Directions = Extract all data as written.
○ ○ ○ ○ ○
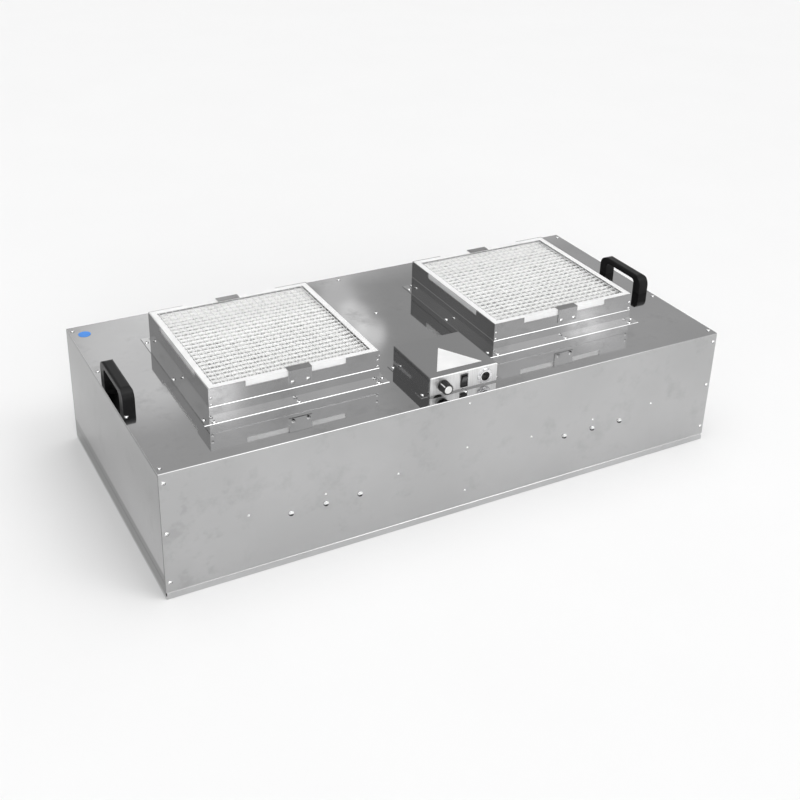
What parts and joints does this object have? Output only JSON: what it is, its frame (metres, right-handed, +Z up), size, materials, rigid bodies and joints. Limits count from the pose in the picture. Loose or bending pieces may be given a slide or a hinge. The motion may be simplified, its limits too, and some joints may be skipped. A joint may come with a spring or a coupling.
{
  "type": "fan filter unit",
  "caption": "Ceiling fan filter unit: a stainless casing with square pleated intake filters, plug fans, a control box and carrying handles.",
  "frame": {"origin": "middle of the base frame's underside, where the unit rests on a ceiling grid", "axes": "+X along the length, from the left fan to the right fan seen from the controls; -Y towards the control side; +Z up, towards the intakes"},
  "size_m": [1.175, 0.581, 0.3165],
  "materials": {
    "casing_steel": "polished stainless steel",
    "base_steel": "stainless steel",
    "inner_steel": "galvanised sheet",
    "motor_casting": "plain",
    "bright_steel": "ground",
    "fan_black": "satin black paint",
    "collar_steel": "polished stainless steel",
    "filter_frame_white": "pale",
    "white_fleece": "pleated fleece",
    "white_wire": "white coating",
    "clip_steel": "satin",
    "filter_aluminium": "anodised",
    "filter_paper": "pleated glass-fibre paper",
    "black_rubber": "matt",
    "box_steel": "polished stainless steel",
    "board_green": "solder resist",
    "bright_aluminium": "spun",
    "cream_plastic": "plain",
    "black_plastic": "satin",
    "switch_black": "glossy",
    "inlet_chrome": "chromed",
    "handle_black": "satin",
    "bright_fasteners": "bright"
  },
  "bodies": {
    "unit": {"casing_skin": "casing_steel", "end_panel_left": "casing_steel", "end_panel_right": "casing_steel", "base_frame": "base_steel", "centre_divider": "inner_steel", "airflow_baffle_left": "inner_steel", "airflow_baffle_right": "inner_steel", "motor_bridge_left": "inner_steel", "motor_bridge_right": "inner_steel", "intake_ring_left": "inner_steel", "intake_ring_right": "inner_steel", "motor_stator_left": "motor_casting", "motor_stator_right": "motor_casting", "motor_bearings_left": "bright_steel", "motor_bearings_right": "bright_steel", "collar_base_left": "collar_steel", "collar_base_right": "collar_steel", "filter_holder_left": "collar_steel", "filter_holder_right": "collar_steel", "prefilter_frame_left": "filter_frame_white", "prefilter_frame_right": "filter_frame_white", "prefilter_fleece_left": "white_fleece", "prefilter_fleece_right": "white_fleece", "prefilter_guard_left": "white_wire", "prefilter_guard_right": "white_wire", "filter_clips_left": "clip_steel", "filter_clips_right": "clip_steel", "fine_filter_frame": "filter_aluminium", "fine_filter_pack": "filter_paper", "fine_filter_guard": "white_wire", "fine_filter_gasket": "black_rubber", "control_cover": "box_steel", "control_tray": "inner_steel", "speed_board": "board_green", "capacitors": "bright_aluminium", "terminal_block": "cream_plastic", "speed_pot": "bright_steel", "switch_body": "switch_black", "power_inlet": "inlet_chrome", "inlet_socket": "black_plastic", "handle_left": "handle_black", "handle_right": "handle_black", "handle_bolts": "bright_fasteners", "casing_screws": "bright_fasteners", "collar_screws": "bright_fasteners", "clip_screws": "bright_fasteners", "box_screws": "bright_fasteners", "bridge_bolts": "bright_fasteners", "motor_screws": "bright_fasteners", "rivets": "bright_fasteners", "cable_grommets": "black_rubber", "fan_cables": "black_rubber"},
    "fan_left": {"motor_rotor_left": "fan_black", "impeller_left": "fan_black"},
    "fan_right": {"motor_rotor_right": "fan_black", "impeller_right": "fan_black"},
    "knob": {"knob_shaft": "bright_steel", "speed_knob": "black_plastic", "knob_cap": "bright_aluminium"},
    "switch_rocker": {"rocker": "switch_black"}
  },
  "joints": [
    {"name": "fan_left_spin", "type": "hinge", "parent": "unit", "child": "fan_left", "pos_m": [-0.29, 0, 0.15], "axis": [0, 0, 1], "continuous": true},
    {"name": "fan_right_spin", "type": "hinge", "parent": "unit", "child": "fan_right", "pos_m": [0.29, 0, 0.15], "axis": [0, 0, 1], "continuous": true},
    {"name": "speed_knob_turn", "type": "hinge", "parent": "unit", "child": "knob", "pos_m": [-0.044, -0.262, 0.2715], "axis": [0, 1, 0], "range_deg": [-105, 195]},
    {"name": "rocker_tilt", "type": "hinge", "parent": "unit", "child": "switch_rocker", "pos_m": [0, -0.26, 0.2715], "axis": [-1, 0, 0], "range_deg": [0, 18]}
  ]
}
○ ○ ○ ○ ○
Finished exercise =
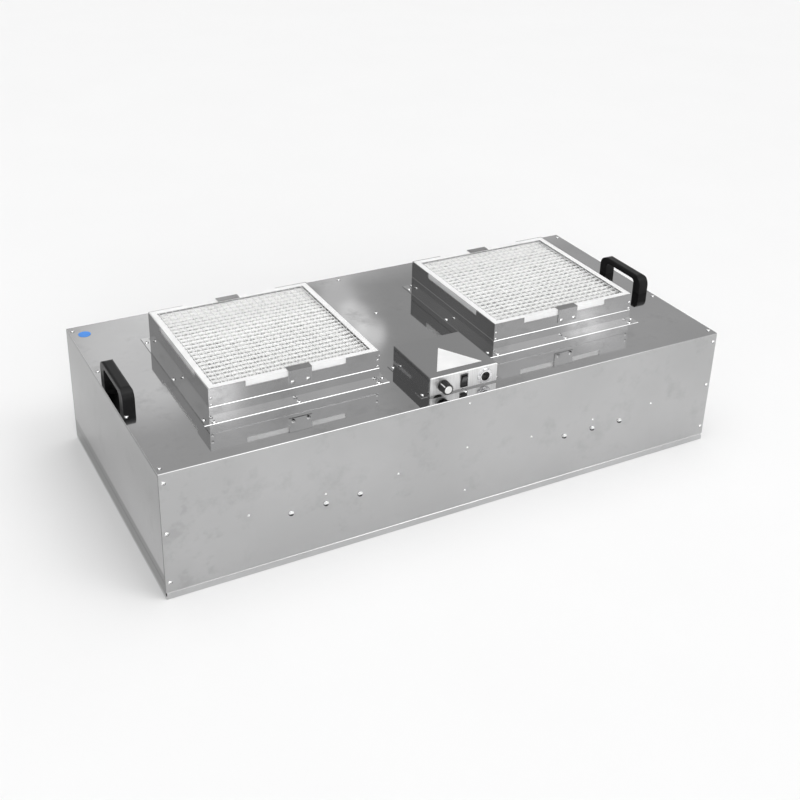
What parts and joints does this object have? Output only JSON: what it is, its frame (metres, right-handed, +Z up), size, materials, rigid bodies and joints. Limits count from the pose in the picture. Loose or bending pieces may be given a slide or a hinge. The motion may be simplified, its limits too, and some joints may be skipped. A joint may come with a spring or a coupling.
{
  "type": "fan filter unit",
  "caption": "Ceiling fan filter unit: a stainless casing with square pleated intake filters, plug fans, a control box and carrying handles.",
  "frame": {"origin": "middle of the base frame's underside, where the unit rests on a ceiling grid", "axes": "+X along the length, from the left fan to the right fan seen from the controls; -Y towards the control side; +Z up, towards the intakes"},
  "size_m": [1.175, 0.581, 0.3165],
  "materials": {
    "casing_steel": "polished stainless steel",
    "base_steel": "stainless steel",
    "inner_steel": "galvanised sheet",
    "motor_casting": "plain",
    "bright_steel": "ground",
    "fan_black": "satin black paint",
    "collar_steel": "polished stainless steel",
    "filter_frame_white": "pale",
    "white_fleece": "pleated fleece",
    "white_wire": "white coating",
    "clip_steel": "satin",
    "filter_aluminium": "anodised",
    "filter_paper": "pleated glass-fibre paper",
    "black_rubber": "matt",
    "box_steel": "polished stainless steel",
    "board_green": "solder resist",
    "bright_aluminium": "spun",
    "cream_plastic": "plain",
    "black_plastic": "satin",
    "switch_black": "glossy",
    "inlet_chrome": "chromed",
    "handle_black": "satin",
    "bright_fasteners": "bright"
  },
  "bodies": {
    "unit": {"casing_skin": "casing_steel", "end_panel_left": "casing_steel", "end_panel_right": "casing_steel", "base_frame": "base_steel", "centre_divider": "inner_steel", "airflow_baffle_left": "inner_steel", "airflow_baffle_right": "inner_steel", "motor_bridge_left": "inner_steel", "motor_bridge_right": "inner_steel", "intake_ring_left": "inner_steel", "intake_ring_right": "inner_steel", "motor_stator_left": "motor_casting", "motor_stator_right": "motor_casting", "motor_bearings_left": "bright_steel", "motor_bearings_right": "bright_steel", "collar_base_left": "collar_steel", "collar_base_right": "collar_steel", "filter_holder_left": "collar_steel", "filter_holder_right": "collar_steel", "prefilter_frame_left": "filter_frame_white", "prefilter_frame_right": "filter_frame_white", "prefilter_fleece_left": "white_fleece", "prefilter_fleece_right": "white_fleece", "prefilter_guard_left": "white_wire", "prefilter_guard_right": "white_wire", "filter_clips_left": "clip_steel", "filter_clips_right": "clip_steel", "fine_filter_frame": "filter_aluminium", "fine_filter_pack": "filter_paper", "fine_filter_guard": "white_wire", "fine_filter_gasket": "black_rubber", "control_cover": "box_steel", "control_tray": "inner_steel", "speed_board": "board_green", "capacitors": "bright_aluminium", "terminal_block": "cream_plastic", "speed_pot": "bright_steel", "switch_body": "switch_black", "power_inlet": "inlet_chrome", "inlet_socket": "black_plastic", "handle_left": "handle_black", "handle_right": "handle_black", "handle_bolts": "bright_fasteners", "casing_screws": "bright_fasteners", "collar_screws": "bright_fasteners", "clip_screws": "bright_fasteners", "box_screws": "bright_fasteners", "bridge_bolts": "bright_fasteners", "motor_screws": "bright_fasteners", "rivets": "bright_fasteners", "cable_grommets": "black_rubber", "fan_cables": "black_rubber"},
    "fan_left": {"motor_rotor_left": "fan_black", "impeller_left": "fan_black"},
    "fan_right": {"motor_rotor_right": "fan_black", "impeller_right": "fan_black"},
    "knob": {"knob_shaft": "bright_steel", "speed_knob": "black_plastic", "knob_cap": "bright_aluminium"},
    "switch_rocker": {"rocker": "switch_black"}
  },
  "joints": [
    {"name": "fan_left_spin", "type": "hinge", "parent": "unit", "child": "fan_left", "pos_m": [-0.29, 0, 0.15], "axis": [0, 0, 1], "continuous": true},
    {"name": "fan_right_spin", "type": "hinge", "parent": "unit", "child": "fan_right", "pos_m": [0.29, 0, 0.15], "axis": [0, 0, 1], "continuous": true},
    {"name": "speed_knob_turn", "type": "hinge", "parent": "unit", "child": "knob", "pos_m": [-0.044, -0.262, 0.2715], "axis": [0, 1, 0], "range_deg": [-105, 195]},
    {"name": "rocker_tilt", "type": "hinge", "parent": "unit", "child": "switch_rocker", "pos_m": [0, -0.26, 0.2715], "axis": [-1, 0, 0], "range_deg": [0, 18]}
  ]
}